Soon Joseph as soared to new heights. He’s number two in the land, behind Pharaoh. He’s been showered with the trappings of office – chariot, gold, wife, and ‘garments of fine linen.’ (42) People do keep giving Joseph fancy clothes as gifts to demonstrate how much they love him and how important he is in comparison to others. As Genesis puts it, ‘thus Joseph gained authority over the land of Egypt.’ (45)

By now, the seventeen year old we met back at the beginning of the story is thirty years old. These thirteen years had been eventful to say the least. And Joseph is grateful; grateful to God. When his sons, Manasseh and Ephraim are born, the names he chooses for them carry meanings that reflect his good fortune and his gratitude: ‘Joseph named the firstborn Manasseh, ‘For’, he said, ‘God has made me forget all my hardship and all my father’s house.’ The second he named Ephraim, ‘For God has made me fruitful in the land of my misfortunes.’ (51-52)

As happens at several points in Joseph’s story, the events described invite us to ask ourselves how things work in this world. Does life simply consist of  a series of chance happenings. Is it as the car manufacturer, Henry Ford is reputed to have said, that ‘history is just one darn thing after another’? (He might have used another word than ‘darn’.) Alternatively, like Joseph declares, do events in life come to us as gifts from God, perhaps even some of the ones that we don’t find that comfortable?

The journalist and newsreader, George Alagiah, who died last week, after living with bowel cancer for the last six or seven years, commented that, given the choice, he would not have chosen to have a disease that was going to kill him, and he was going to miss his family. Yet, he said that living with the knowledge that time was limited had given a richness and value to each day that he was glad to have experienced.

These things are not straightforward. Joseph believes that the various, extreme experiences he has undergone have in the end brought him to a good place, and this in some way is down to the grace of God. Reading this Old Testament story through Christian lenses we might want to reflect that it is through the suffering experiences of one person, Jesus Christ, that God works to bring us to a good place. Even when we see or experience sufferings, or feel them in solidarity with others, we can have hope that in the end, here or hereafter, God will bring these things together to good. (Romans 8:28)

It is because of Joseph’s varied experiences, including his sufferings, that he is well qualified to organise things when the time of famine comes; the right person in the right place at the right time. He does so with previous experience of organising things in challenging situations. He has built up a personal resilience that enables him to make a nation resilient in the midst of its difficulty. At least in part, it’s through the sufferings of Joseph, that the storehouses of Egypt are full when famine arrives, and the people can obtain food that keeps them alive.

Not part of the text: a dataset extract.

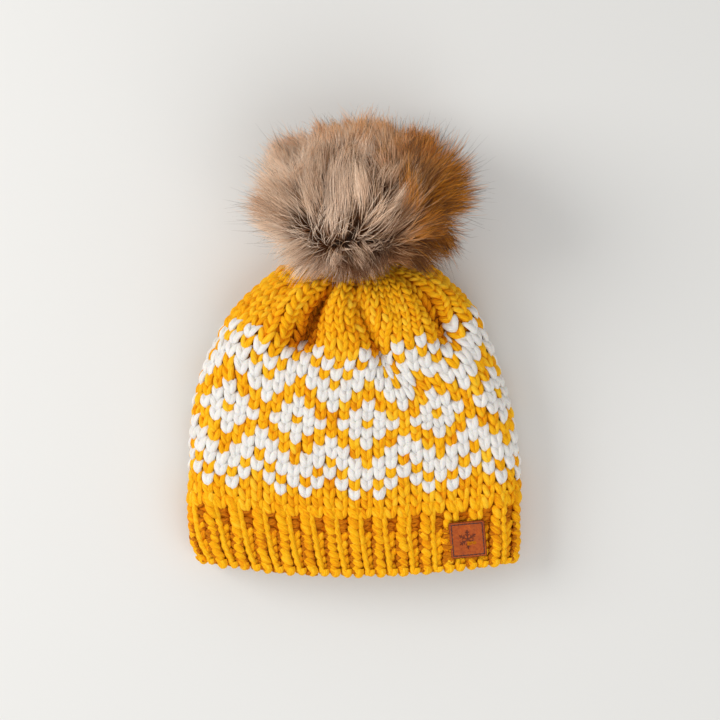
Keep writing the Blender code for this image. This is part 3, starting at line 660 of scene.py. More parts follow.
def leg(cols, rows, hand, twisted, plump, proud=0.0, flat=1.0, tones=0.06):
    """One leg of each V. hand -1 is the leg at the lower column, +1 the other. twisted 0..1
    makes the first rounder and more slanted and the second straighter and longer."""
    count = len(cols)
    foot, tip, length, fat = (plain + change * twisted for plain, change in LEG_SHAPES[hand])
    jitter = rng.normal(0, 1, (count, 8))
    steps = LEG_STEPS[None, :]
    opened = np.clip((steps - 0.18) / 0.82, 0, 1) ** 0.95
    at_col = (cols + PHASE + foot + (tip - foot) * opened + 0.035 * jitter[:, :1]
              + 0.035 * jitter[:, 5:6] * steps)
    at_row = rows - 0.30 + (length + 0.05 * jitter[:, 6:7]) * steps + 0.05 * jitter[:, 1:2]
    height = (LEG_HEIGHT + 0.25 * jitter[:, 2:3] + proud) * plump
    points, normals = on_knit(at_col, at_row, height)
    size = np.clip(stitch_spacing(cols, rows) / 8.0, 0.58, 1.04)
    frequency = rng.uniform(5, 12, (count, 1))
    phase = rng.uniform(0, 6.3, (count, 1))
    lumps = 0.045 * np.sin(steps * frequency + phase)
    radius = LEG_BODY * fat * (1 + 0.06 * jitter[:, 3:4] + lumps)
    wide = 2.16 * radius * size * plump
    high = 2.1 * radius * (0.35 + 0.65 * size) * plump * flat
    mesh = tubes(points, normals, wide, high, STRAND_SIDES, twist=0.3)
    # random tone of each leg, plus painted shade down in the pleats
    tone = (0.15 + tones * jitter[:, 4:5]).clip(-0.05, 0.35) + painted_pleat_shade(at_col, at_row)
    return *mesh, np.repeat(tone.ravel(), STRAND_SIDES)


def heart(cols, rows, proud):
    """The yarn of a stitch that lies behind its two legs and closes the V between them."""
    sides = 6
    steps = np.linspace(0, 1, 5)[None, :]
    at_col, at_row = cols + PHASE, rows + steps
    height = -0.1 + 0.35 * np.sin(math.pi * steps) + 2.15 * proud
    points, normals = on_knit(at_col, at_row, height)
    wide = 0.5 * np.clip(stitch_spacing(cols, rows), 4.0, 9.0) * np.array([0.75, 1, 1, 1, 0.75])
    mesh = tubes(points, normals, wide, 1.0, sides, twist=0.3)
    # its tone is the painted shade down in the pleats
    return *mesh, np.repeat(painted_pleat_shade(at_col, at_row).ravel(), sides)


def v_stitches(cells, twisted, **shape):
    """Stitches at (column, row) cells; twisted is one value or one per cell."""
    cols, rows = (values[:, None] for values in np.array(cells, float).T)
    twisted = np.broadcast_to(twisted, len(cells))[:, None]
    return gather_parts([leg(cols, rows, -1, twisted, **shape),
                         leg(cols, rows, 1, twisted, **shape),
                         heart(cols, rows, shape.get("proud", 0.0))])


def is_ivory(col, row):
    return CHART_START <= row < CROWN_START and col % 6 in CHART[row - CHART_START]


def add_knit(side, first_col):
    """Body, diamonds and crown of the front or the back."""
    front = side == "front"
    cells = [(col, row) for row in range(RIB_ROWS, CROWN_END)
             for col in range(first_col, first_col + HALF_ROUND)]
    ivory = [cell for cell in cells if is_ivory(*cell)]
    crown = [cell for cell in cells if cell[1] >= CROWN_START]
    body = [cell for cell in cells if cell[1] < CROWN_START and not is_ivory(*cell)]
    twisted = [0.9 if row < CHART_START else 0.35 for _, row in body]
    add_piece(f"knit_{side}_mustard", v_stitches(body, twisted, plump=0.97), MUSTARD,
              ("knit_body",), under_tag=front)
    add_piece(f"knit_{side}_ivory",
              v_stitches(ivory, 0.1, plump=1.12, proud=0.7, flat=0.68, tones=0.03), IVORY,
              ("contrast_yarn",) if front else (), under_tag=front)
    add_piece(f"crown_{side}", v_stitches(crown, 0.3, plump=0.94), MUSTARD,
              ("crown_gather",), under_tag=front)


for side, first_col in (("front", 0), ("back", HALF_ROUND)):
    add_knit(side, first_col)

# ------------------------------------------------------------------ rib: knit one, purl one
ROPE_STEPS = np.array([[0.0, 0.06, 0.17, 0.32, 0.5, 0.68, 0.83, 0.94, 1.0]])


def pressed(points, normals, depth, inside):
    """Sinks outside yarn under the label; also returns how far it is pressed, 0 to 1."""
    press = np.zeros(points.shape[:2]) if inside else tag_press(points)
    return points - normals * (press * depth)[..., None], press


def with_tone(mesh, tone):
    return *mesh, np.full(len(mesh[0]), tone)


def rib_cells(first, rows):
    """Column and row of every cell in every second column."""
    cols = np.arange(first, STITCHES, 2.0)
    return np.repeat(cols, len(rows))[:, None], np.tile(rows, len(cols))[:, None]


def rib_ropes(inside, way, first, rows_to):
    """Ropes of slanted legs."""
    cols, rows = rib_cells(first, np.arange(float(rows_to)))
    steps = ROPE_STEPS
    jitter = rng.normal(0, 1, (len(cols), 6))
    down = 1 - np.clip(rows / RIB_ROWS, 0, 1)
    at_col = (cols + PHASE - 0.02 + 0.1 * down
              + way * (0.36 - 0.72 * steps + 0.05 * jitter[:, 5:6]) + 0.03 * jitter[:, :1])
    at_row = rows - 0.36 + 1.42 * steps + 0.06 * jitter[:, 1:2]
    arch = np.sin(math.pi * steps)
    height = way * (0.2 + 1.9 * arch**0.7 - 1.1 * steps + 0.15 * jitter[:, 2:3])
    points, normals = on_knit(at_col, at_row, height)
    points, press = pressed(points, normals, 3.1, inside)
    body = np.sqrt(np.clip(1 - (2 * steps - 1) ** 2, 0, 1)) ** 0.8
    radius = np.maximum(body, 0.1) * (1 + 0.06 * jitter[:, 3:4])
    mesh = tubes(points, normals * way, 2.95 * radius, 2.7 * radius * (1 - 0.45 * press),
                 STRAND_SIDES, twist=0.3)
    return *mesh, np.repeat(0.09 + 0.04 * jitter[:, 4], steps.size * STRAND_SIDES)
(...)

Indeed, as this section of the Joseph story ends, we hear that, ‘moreover, all the world came to Joseph in Egypt to buy grain, because the famine became severe throughout the world.’ (57) ‘All the world, that including a fractious family from Canaan, the sons and daughters of Jacob.

How might Joseph react when those who consigned him to suffering, which unintentionally opened up his path to power and prestige, come calling asking for food? What will he do now that their fate is in his has hands as once his was in theirs? Will he just let bygones be bygones? Or will he exact revenge?